EDITORIAL
Risco de uma pandemia de influenza pelo vírus A (H1N1)
Em 24 de abril de 2009, a Organização Mundial da Saúde (OMS) comunicou a todos os países a ocorrência de uma emergência de saúde pública de importância internacional, de acordo com o Regulamento Sanitário Internacional, causada pela infecção por um novo vírus influenza A (H1N1). O seu início possivelmente está associado a uma epidemia de doença respiratória febril, que acometeu o México a partir do mês de março de 2009. Essa epidemia apresentava um comportamento inusitado em relação à ocorrência de influenza sazonal, considerando a ocorrência fora do inverno, predominância em adultos jovens e uma maior ocorrência de casos graves, fato este que posteriormente não se comprovou associado à epidemia.
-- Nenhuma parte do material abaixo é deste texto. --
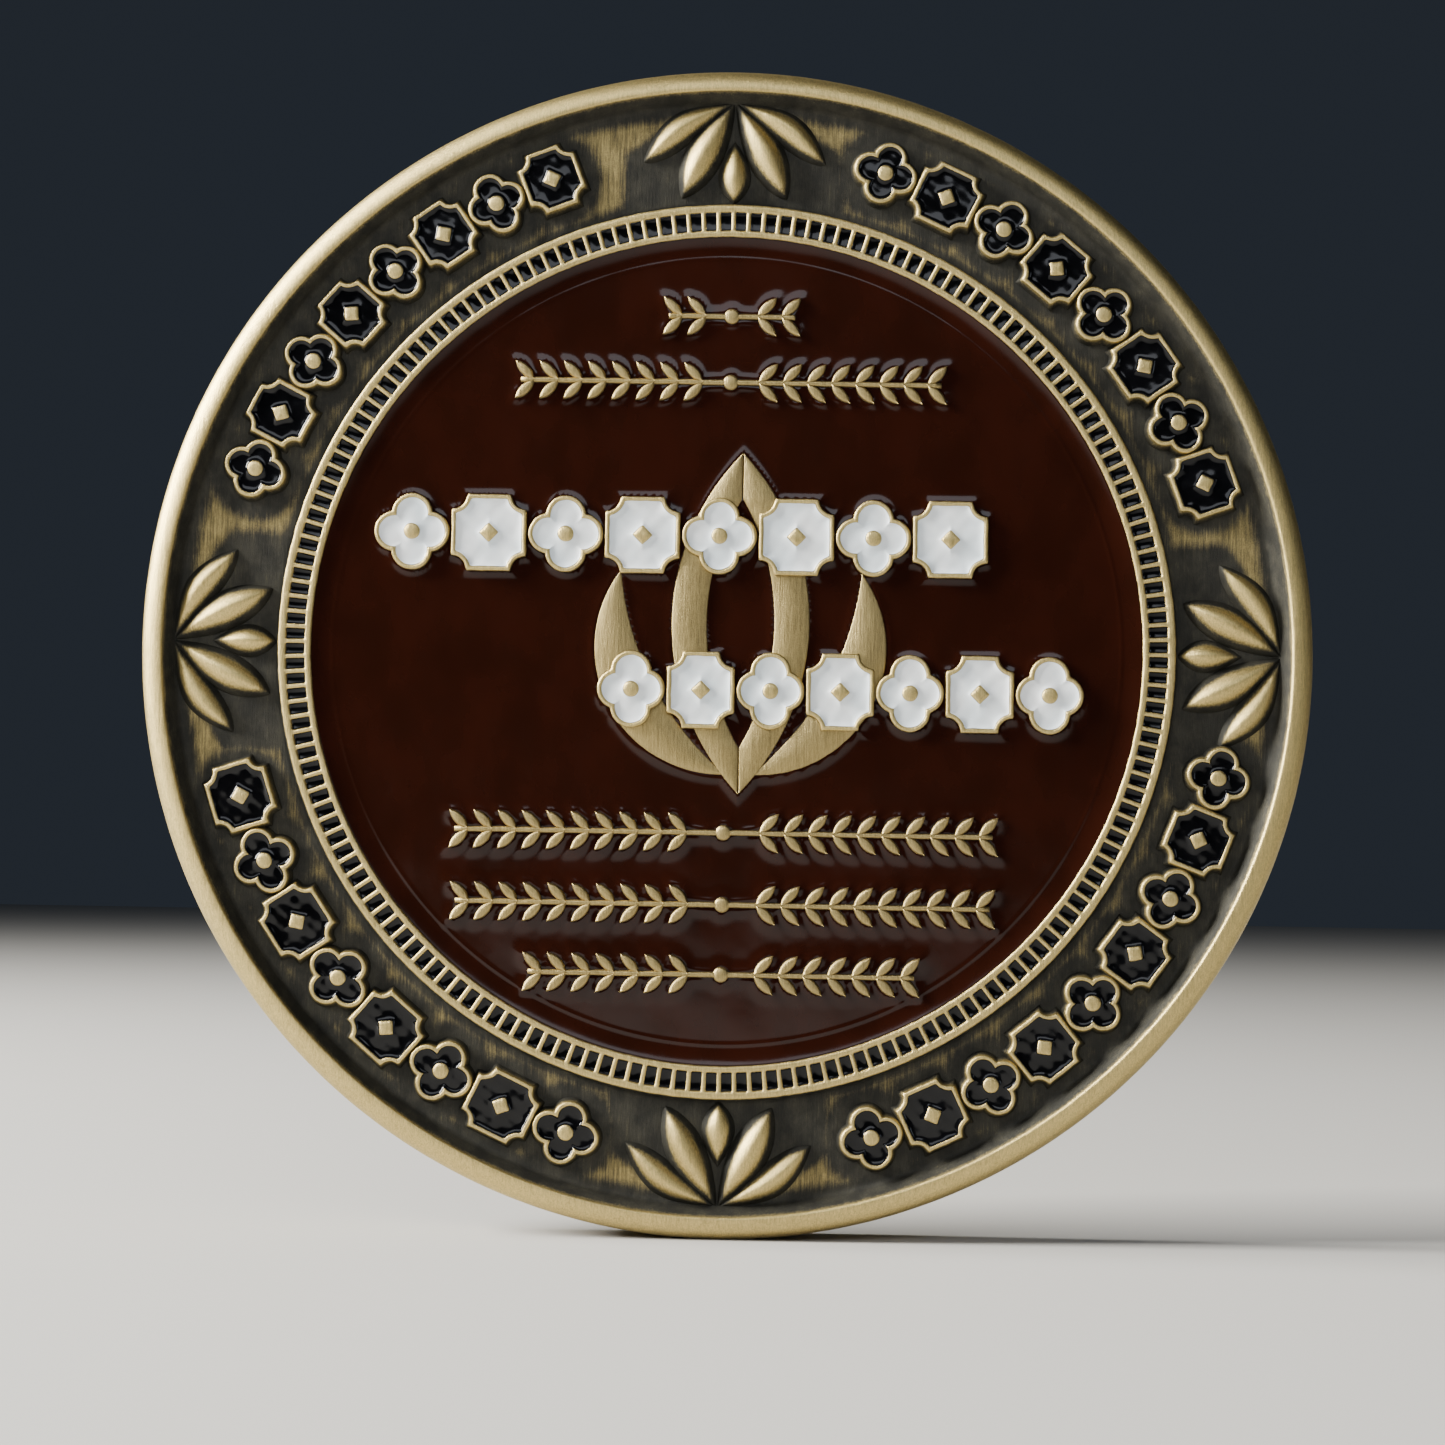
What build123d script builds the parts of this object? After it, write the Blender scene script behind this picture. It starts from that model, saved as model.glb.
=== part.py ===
"""Two-inch challenge coin: a struck brass coin with poured enamel colours.

Every shape is first drawn on a face that lies flat: X to the right, Y up the face, Z out of the
front face, with the origin at the coin's centre, midway through its thickness. upright() then
turns it to stand on its rim, so that the front looks along -Y and +Z is up.
"""
from build123d import *
import os
from math import cos, radians, sin, sqrt

# ---- Driving dimensions, mm -------------------------------------------------------------------

# Coin blank and rim
coin_diameter = 50.8
coin_thickness = 3.5
shoulder_width = 0.6        # radial width of the sloping shoulder outside the rim's crest
shoulder_depth = 0.8        # how far the shoulder drops towards the edge
crest_width = 0.35          # flat top of the rim
rim_slope_width = 0.5       # radial width of the slope from the crest down to the band
root_overlap = 0.1          # how far raised metal is rooted into the metal under it

# Levels, all measured down from the crest of the rim
band_depth = 0.8            # floor of the outer band
ladder_depth = 0.3          # top of the ladder ring, of the frieze and of the garlands
panel_depth = 1.0           # metal floor under the enamel panel
panel_fill_depth = 0.5      # top of the enamel panel
tile_depth = 0.2            # top of the outlined tiles of the two enamel rows

# Band inside the rim, and the ladder ring inside the band
band_width = 4.52
ladder_width = 1.43
outer_line_width = 0.33     # the two thin rings on either side of the windows
inner_line_width = 0.28
window_count = 180
window_open_share = 0.67    # share of each step that is window, the rest is bar
window_pocket = 0.35        # depth of each window pocket
window_fill_gap = 0.08      # how far the window enamel stays below the ladder's top

# Outlined cells that hold enamel, on the frieze and in the two rows
outline_width = 0.18
cell_pocket = 0.3
cell_fill_gap = 0.06

# Frieze on the band: four arcs of cells between the lotus ornaments
frieze_offset = 0.26        # how far the frieze's middle lies outside the middle of the band
frieze_cell_height = 2.7
frieze_arcs = [             # first and last cell edge, degrees clockwise from the top; cells
    (13.75, 73.75, 8),
    (100.3, 166.25, 9),
    (193.4, 256.0, 8),
    (286.5, 342.2, 8),
]
cell_spacing = 0.12         # gap between neighbouring cells
lobe_share = 0.26           # radius of a quatrefoil's lobes, as a share of its height
scoop_share = 0.2           # radius of a cartouche's scooped corners, as a share of its height
bead_radius = 0.36          # raised metal bead in the middle of each quatrefoil
diamond_side = 0.64         # raised metal diamond in the middle of each cartouche

# Two rows of enamelled tiles across the panel
tile_height = 3.3
tile_rows = [               # side it starts from (-1 left, 1 right), gap from the panel's edge
    (-1, 1.39, 11.3, 4.85, 8),      # there, reach past the middle, centre height, cells
    (1, 2.16, 5.6, -1.85, 7),
]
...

A detecção do vírus se deu baseando-se em exames realizados em duas crianças na Califórnia, Estados Unidos, em 17 de abril (MMWR Morb Mortal Wkly Rep 2009; 58:400-2). A partir de então, começou a ser detectada a disseminação para os demais estados desse país, com registro de transmissão comunitária. Em seguida à disseminação nesses países, foram detectados casos no Canadá, onde também foi registrada transmissão comunitária. Em meados de maio, mais de 40 países, incluindo o Brasil, apresentavam casos confirmados, havendo também registro de transmissão autóctone fora da América do Norte. Esta situação fez com que a OMS elevasse o nível de alerta pandêmico para o nível 5 e adotasse recomendações que visavam a diminuir os efeitos da epidemia, tendo como base a ativação dos planos nacionais de preparação para a pandemia de influenza pelo H5N1, com as devidas adaptações para a presente epidemia. As características dessa epidemia retratam um predomínio em crianças e adultos jovens e uma baixa letalidade (< 1%), com predomínio de casos leves a moderados de síndrome gripal e maior freqüência de óbitos em pacientes com doença crônica subjacente, sendo que grande parte dos casos tem se recuperado sem tratamento específico. A transmissão ocorre por meio de contato direto ou com secreções respiratórias de pessoas infectadas. As primeiras estimativas realizadas com base em análise dos casos do México, indicavam uma transmissibilidade inferior à es-timada para pandemias de influenza anteriores (Fraser et al., Science 2009; Epub 14 mai) e durante a síndrome respiratória aguda grave (SARS).
Considerando que essas informações sejam mantidas ao longo da epidemia, é possível se prever três cenários: (a) a epidemia seguiria seu curso de uma epidemia semelhante ao padrão de influenza sazonal; este cenário é ainda compatível com a ocorrência de transmissão sustentada em outras regiões, mas com tendência autolimitada; (b) após uma diminuição na disseminação da epidemia durante os meses quentes no hemisfério norte, haveria um recrudescimento na epidemia, com maior gravidade dos casos; e (c) a disseminação persistiria ininterruptamente para outros países e regiões, com características de uma pandemia.
Devido ao atual grau de incerteza e - infelizmente - à insuficiência das informações disponíveis de países afetados, é necessário manter o alerta e a ativação dos planos de preparação, com as adaptações necessárias para os possíveis cenários. Mais ainda, devemos sempre relembrar a experiência da SARS, para a qual somente foi possível seu enfrentamento efetivo a partir de quando se compartilhou, de forma transparente, coordenada e solidária, informações e tecnologias que propiciaram conhecer melhor a doença, desenvolver métodos diagnósticos e adotar medidas de controle adequadas. Para a influenza, será necessário ainda estender esses benefícios para a produção e acesso universal às vacinas e medicamentos. Por fim, as medidas que vêm sendo adotadas para o enfrentamento da atual epidemia devem propiciar a estruturação e fortalecimento dos serviços de saúde pública para a detecção precoce e resposta efetiva às emergências de saúde pública.
Eduardo Hage Carmo
Wanderson Kleber de Oliveira
Secretaria de Vigilância em Saúde, Ministério da Saúde, Brasília, Brasil.